MILAN — Ilia Malinin playfully threw a couple of jabs at a TV camera while skating off the ice Tuesday night, the pressure of his first Olympics having seemingly vanished following a team gold medal and a near-perfect short program to begin the men's competition.
The American wunderkind didn't exactly deliver a knockout blow to the rest of the field.
He came close, though.
The self-styled “Quad God” landed a pair of quadruple jumps, another jaw-dropping backflip and his signature “raspberry twist,” piling up 108.16 points and taking a five-point lead over Yuma Kagiyama of Japan into the decisive free skate Friday night.
“In the team event, I think I had too much, I’ll call it, ‘Olympic excitement.’ It really just felt like there was so much pressure,” Malinin said. “I was so hyped up, so excited to skate out there and it really came back and beat me.”

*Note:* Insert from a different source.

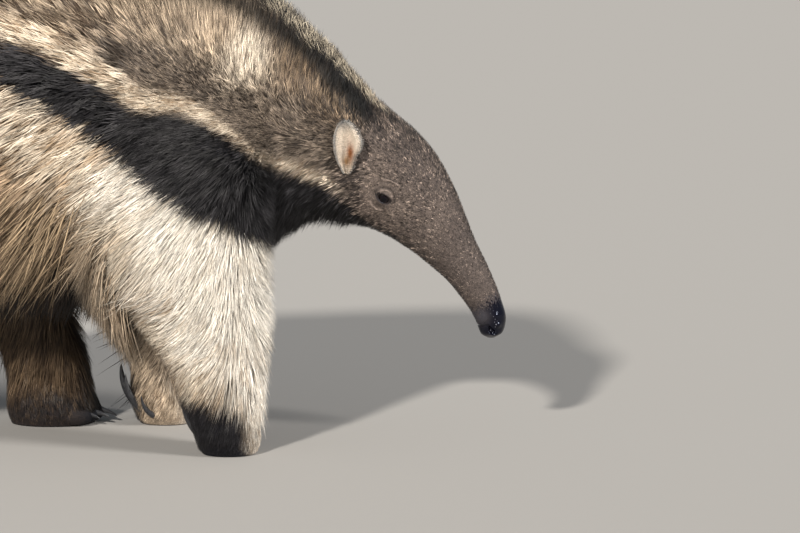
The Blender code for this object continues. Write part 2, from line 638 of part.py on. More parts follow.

In fact, Kagiyama beat Malinin in the short program during the team competition last weekend, leaving many to wonder whether the overwhelming favorite for Olympic gold was letting the pressure get to him. But he bounced back in the free skate to beat Japan's Shun Sato in a head-to-head battle, clinching a second straight gold for the U.S. and giving him a boost of momentum.
“So coming to this short program,” Malinin said, “in an individual event, I wanted to take things a little more slowly, a little more calm, and honestly just push the auto-pilot button and see what happens.”
Kagiyama scored 103.07 points while Adam Siao Him Fa of France, the last skater to beat Malinin more than two years ago, was third with 102.55. But both face a herculean task in catching him, given Malinin's huge technical advantage over a longer program.
“This is sports,” Kagiyama said through an interpreter. “You never know what is going to happen.”
Except that Malinin is the surest thing in figure skating.
The two-time reigning world champion opened with a big quad flip Tuesday night, landed a perfect triple axel — perhaps saving the quad axel only he has ever landed for the free skate — and a quad lutz-triple toe loop that scored more than 22 points by itself.
By the time he landed the backflip and the raspberry twist, the crowd at the Milano Ice Skating Arena was ready to roar.
“I was definitely pleased that I was able to stay a little more on my feet this time,” Malinin said with a smile. “Usually I feel like I’m just there to do stuff, but this time I felt like I can really enjoy the program and the story behind it.”
Kagiyama was the only skater after Malinin, and he nearly matched him with his own splendid program. But on his final jump, a triple axel, the reigning Olympic silver medalist had to step out, and that cost him some valuable points in the grade of execution.
Now, both Malinin and Kagiyama have two days to think about their free skates.
Asked how he'll pass the time, Malinin replied: “Give myself a mental reset and see how the approach for the free program will be.”
The opening night of men's figure skating packed a little bit of everything.
There was the cheeky fun of a "Minions" program by Spanish skater Tomas-Llorenc Guarino Sabate, who was worried last week that he wouldn't get to perform it because of a copyright issue. There was the artistry of the Japanese skaters, the high-flying aerial acrobatics of the American contingent, and one of the most emotional moments of the entire Winter Games.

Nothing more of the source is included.